▸ **What you should do**:
Go through the material below and copy each line where the word "model" appears.

▸ **Data entries**:
'''
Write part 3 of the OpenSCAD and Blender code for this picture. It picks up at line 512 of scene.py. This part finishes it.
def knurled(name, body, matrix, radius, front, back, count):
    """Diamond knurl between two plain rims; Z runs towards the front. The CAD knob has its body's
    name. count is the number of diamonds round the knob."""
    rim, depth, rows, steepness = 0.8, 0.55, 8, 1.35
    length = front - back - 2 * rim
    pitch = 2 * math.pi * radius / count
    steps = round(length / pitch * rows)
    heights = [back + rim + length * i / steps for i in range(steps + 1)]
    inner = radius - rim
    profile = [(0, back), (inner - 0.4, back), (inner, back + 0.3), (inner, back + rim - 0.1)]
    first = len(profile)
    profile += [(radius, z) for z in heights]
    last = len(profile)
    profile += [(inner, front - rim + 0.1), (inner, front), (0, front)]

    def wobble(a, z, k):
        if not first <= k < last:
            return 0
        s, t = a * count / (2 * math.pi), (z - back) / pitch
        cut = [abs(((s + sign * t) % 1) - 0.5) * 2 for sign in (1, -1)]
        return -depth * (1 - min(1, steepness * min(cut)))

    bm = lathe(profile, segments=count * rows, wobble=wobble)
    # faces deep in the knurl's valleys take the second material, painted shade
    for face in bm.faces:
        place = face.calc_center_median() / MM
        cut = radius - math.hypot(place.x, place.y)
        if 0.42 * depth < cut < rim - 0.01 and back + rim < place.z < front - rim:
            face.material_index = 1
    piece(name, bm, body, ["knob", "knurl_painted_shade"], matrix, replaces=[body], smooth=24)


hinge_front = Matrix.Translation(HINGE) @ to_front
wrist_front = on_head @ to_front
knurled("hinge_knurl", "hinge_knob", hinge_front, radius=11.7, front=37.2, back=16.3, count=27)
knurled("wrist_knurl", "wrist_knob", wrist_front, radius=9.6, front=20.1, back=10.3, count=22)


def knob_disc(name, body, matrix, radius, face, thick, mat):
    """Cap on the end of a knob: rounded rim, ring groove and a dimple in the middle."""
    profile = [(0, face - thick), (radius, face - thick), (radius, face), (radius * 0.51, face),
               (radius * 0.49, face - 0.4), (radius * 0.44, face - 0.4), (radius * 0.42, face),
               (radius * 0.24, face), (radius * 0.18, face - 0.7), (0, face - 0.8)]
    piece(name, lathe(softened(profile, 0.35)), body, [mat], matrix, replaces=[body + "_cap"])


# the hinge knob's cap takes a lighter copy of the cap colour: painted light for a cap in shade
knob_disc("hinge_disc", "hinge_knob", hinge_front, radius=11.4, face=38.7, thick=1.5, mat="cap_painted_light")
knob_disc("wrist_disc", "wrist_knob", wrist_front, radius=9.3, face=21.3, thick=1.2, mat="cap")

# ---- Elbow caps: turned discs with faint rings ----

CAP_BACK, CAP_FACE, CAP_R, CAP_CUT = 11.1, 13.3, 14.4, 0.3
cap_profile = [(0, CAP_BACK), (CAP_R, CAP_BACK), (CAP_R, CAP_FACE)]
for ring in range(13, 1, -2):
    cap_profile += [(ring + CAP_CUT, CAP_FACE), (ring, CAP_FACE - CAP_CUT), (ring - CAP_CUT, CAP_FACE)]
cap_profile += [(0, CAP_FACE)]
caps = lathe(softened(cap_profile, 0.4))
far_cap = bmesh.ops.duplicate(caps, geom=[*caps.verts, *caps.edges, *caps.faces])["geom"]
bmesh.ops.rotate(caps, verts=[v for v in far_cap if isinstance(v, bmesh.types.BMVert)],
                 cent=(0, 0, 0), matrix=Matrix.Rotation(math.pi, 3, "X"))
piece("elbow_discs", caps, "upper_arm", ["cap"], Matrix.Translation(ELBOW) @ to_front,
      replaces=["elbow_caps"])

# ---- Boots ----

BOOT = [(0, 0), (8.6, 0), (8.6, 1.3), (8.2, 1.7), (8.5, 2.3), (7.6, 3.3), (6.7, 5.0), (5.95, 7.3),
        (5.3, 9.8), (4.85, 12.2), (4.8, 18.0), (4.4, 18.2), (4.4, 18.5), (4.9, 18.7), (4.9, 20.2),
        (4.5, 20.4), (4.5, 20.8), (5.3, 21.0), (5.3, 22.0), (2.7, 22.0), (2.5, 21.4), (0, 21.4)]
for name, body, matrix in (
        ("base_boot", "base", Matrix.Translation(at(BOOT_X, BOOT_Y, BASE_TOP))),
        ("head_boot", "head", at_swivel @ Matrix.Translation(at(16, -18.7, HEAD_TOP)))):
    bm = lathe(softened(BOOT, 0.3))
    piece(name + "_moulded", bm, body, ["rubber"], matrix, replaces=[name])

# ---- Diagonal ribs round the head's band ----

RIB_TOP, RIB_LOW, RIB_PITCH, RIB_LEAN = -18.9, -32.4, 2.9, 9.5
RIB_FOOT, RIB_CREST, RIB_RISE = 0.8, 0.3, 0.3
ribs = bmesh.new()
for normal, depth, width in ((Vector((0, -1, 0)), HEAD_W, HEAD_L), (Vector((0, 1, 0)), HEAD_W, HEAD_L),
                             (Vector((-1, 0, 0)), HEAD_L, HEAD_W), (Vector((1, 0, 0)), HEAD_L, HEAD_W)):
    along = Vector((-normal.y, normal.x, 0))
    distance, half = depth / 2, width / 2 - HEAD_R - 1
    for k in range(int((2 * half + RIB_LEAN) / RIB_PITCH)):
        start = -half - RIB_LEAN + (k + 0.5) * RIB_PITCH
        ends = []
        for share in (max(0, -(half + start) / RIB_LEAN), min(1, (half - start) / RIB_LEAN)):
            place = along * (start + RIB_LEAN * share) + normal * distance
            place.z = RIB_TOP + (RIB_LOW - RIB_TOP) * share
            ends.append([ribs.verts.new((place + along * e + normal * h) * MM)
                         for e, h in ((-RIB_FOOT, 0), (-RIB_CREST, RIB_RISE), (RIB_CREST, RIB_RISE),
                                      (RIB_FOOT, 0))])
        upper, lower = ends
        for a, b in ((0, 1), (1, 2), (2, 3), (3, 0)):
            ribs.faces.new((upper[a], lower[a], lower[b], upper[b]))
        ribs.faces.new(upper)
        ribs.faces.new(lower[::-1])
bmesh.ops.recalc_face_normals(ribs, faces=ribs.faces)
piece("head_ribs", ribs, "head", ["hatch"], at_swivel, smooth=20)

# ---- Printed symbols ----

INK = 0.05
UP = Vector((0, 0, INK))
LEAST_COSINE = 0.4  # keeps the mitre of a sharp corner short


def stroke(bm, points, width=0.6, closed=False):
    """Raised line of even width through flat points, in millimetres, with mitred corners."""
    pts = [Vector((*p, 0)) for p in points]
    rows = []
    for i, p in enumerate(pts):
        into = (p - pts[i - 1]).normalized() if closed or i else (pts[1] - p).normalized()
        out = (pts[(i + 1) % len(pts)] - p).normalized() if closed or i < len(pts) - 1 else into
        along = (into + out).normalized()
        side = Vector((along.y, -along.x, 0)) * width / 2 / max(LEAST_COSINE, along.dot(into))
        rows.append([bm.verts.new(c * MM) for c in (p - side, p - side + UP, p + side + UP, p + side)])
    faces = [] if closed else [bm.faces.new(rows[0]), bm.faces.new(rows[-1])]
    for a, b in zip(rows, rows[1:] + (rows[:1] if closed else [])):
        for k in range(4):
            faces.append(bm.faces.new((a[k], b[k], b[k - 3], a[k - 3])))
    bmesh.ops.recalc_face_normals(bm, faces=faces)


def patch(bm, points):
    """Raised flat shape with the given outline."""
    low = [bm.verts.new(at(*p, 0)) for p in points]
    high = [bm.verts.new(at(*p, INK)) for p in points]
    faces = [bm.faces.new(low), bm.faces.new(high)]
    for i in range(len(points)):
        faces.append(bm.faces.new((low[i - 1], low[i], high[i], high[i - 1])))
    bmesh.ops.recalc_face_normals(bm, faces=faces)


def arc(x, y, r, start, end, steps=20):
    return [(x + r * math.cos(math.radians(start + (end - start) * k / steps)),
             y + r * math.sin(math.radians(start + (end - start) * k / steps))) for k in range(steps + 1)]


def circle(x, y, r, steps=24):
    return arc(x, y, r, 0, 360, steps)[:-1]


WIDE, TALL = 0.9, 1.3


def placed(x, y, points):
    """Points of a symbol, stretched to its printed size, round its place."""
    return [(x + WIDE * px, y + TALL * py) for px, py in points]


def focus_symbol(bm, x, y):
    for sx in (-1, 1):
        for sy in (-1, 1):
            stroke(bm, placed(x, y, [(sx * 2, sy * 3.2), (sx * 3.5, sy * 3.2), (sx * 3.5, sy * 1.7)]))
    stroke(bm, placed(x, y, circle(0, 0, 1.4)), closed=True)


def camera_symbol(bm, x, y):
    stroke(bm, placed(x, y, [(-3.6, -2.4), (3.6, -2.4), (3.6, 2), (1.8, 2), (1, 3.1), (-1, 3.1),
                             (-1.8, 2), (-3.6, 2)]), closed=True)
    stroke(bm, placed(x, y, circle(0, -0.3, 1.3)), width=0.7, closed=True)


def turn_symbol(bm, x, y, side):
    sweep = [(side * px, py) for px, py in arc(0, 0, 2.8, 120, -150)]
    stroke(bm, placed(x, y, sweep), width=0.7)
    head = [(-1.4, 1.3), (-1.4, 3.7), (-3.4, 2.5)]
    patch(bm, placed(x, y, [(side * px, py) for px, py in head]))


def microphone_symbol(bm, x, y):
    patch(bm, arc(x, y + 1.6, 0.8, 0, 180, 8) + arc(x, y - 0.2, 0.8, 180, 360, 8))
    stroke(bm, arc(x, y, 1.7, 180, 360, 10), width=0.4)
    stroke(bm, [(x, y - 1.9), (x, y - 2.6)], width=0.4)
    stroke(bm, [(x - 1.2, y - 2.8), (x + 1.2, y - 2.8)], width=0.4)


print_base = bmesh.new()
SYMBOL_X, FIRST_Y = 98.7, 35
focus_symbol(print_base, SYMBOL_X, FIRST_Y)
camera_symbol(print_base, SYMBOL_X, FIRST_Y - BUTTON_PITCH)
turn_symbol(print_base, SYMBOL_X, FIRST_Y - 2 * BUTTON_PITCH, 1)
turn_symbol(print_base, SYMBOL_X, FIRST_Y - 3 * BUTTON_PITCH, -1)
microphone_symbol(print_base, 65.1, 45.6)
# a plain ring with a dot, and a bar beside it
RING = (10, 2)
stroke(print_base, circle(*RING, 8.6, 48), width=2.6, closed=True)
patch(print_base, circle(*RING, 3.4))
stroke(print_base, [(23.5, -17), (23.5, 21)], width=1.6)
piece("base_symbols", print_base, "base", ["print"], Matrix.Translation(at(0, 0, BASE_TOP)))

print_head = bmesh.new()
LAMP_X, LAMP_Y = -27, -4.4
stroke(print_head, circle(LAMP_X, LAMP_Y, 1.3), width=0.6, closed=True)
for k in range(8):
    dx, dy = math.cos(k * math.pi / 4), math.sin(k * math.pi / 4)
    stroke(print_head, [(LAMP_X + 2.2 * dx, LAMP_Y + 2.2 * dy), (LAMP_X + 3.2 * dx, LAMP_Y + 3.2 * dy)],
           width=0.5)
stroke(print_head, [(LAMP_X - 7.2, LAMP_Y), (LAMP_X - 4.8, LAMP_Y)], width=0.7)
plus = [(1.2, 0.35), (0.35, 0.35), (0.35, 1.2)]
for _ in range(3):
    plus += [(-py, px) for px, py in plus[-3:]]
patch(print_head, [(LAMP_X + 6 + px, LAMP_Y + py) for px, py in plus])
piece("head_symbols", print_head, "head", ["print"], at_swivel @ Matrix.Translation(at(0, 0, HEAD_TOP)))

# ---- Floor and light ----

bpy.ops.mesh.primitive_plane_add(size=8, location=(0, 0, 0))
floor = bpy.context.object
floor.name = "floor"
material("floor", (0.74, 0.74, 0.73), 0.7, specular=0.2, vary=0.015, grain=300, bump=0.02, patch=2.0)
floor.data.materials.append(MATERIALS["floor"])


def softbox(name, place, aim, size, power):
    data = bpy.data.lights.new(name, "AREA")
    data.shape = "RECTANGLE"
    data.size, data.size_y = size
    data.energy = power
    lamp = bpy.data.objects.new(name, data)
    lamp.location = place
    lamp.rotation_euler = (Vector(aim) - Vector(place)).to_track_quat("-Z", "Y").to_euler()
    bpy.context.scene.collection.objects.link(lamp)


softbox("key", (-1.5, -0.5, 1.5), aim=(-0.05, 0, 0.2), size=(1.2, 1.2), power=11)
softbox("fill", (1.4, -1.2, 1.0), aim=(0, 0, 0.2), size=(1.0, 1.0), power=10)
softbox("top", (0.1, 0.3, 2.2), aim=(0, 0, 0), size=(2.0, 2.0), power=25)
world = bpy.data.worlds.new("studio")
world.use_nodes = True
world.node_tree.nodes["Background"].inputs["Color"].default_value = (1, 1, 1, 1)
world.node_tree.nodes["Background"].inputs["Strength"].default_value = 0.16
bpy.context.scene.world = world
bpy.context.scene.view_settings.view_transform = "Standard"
'''
'''
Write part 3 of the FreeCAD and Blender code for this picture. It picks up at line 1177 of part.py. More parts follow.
'''
'''
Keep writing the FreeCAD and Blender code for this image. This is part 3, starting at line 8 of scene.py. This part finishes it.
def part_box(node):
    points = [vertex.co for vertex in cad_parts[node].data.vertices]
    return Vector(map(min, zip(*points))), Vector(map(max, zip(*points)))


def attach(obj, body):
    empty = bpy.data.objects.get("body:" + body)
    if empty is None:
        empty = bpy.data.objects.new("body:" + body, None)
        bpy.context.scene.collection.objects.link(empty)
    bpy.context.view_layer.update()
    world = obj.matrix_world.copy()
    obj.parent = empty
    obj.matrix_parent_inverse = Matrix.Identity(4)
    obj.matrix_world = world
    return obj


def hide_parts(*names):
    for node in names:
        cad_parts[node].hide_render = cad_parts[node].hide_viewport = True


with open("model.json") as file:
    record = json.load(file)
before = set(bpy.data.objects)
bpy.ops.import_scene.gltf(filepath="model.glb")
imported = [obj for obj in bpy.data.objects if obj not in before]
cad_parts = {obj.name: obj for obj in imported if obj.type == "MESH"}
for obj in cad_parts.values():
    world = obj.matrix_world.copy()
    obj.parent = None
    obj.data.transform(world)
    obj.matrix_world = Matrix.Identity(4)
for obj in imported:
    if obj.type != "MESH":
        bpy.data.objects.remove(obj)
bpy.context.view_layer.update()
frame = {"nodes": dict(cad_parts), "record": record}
'''
▸ **Task response**:
with open("model.json") as file:
bpy.ops.import_scene.gltf(filepath="model.glb")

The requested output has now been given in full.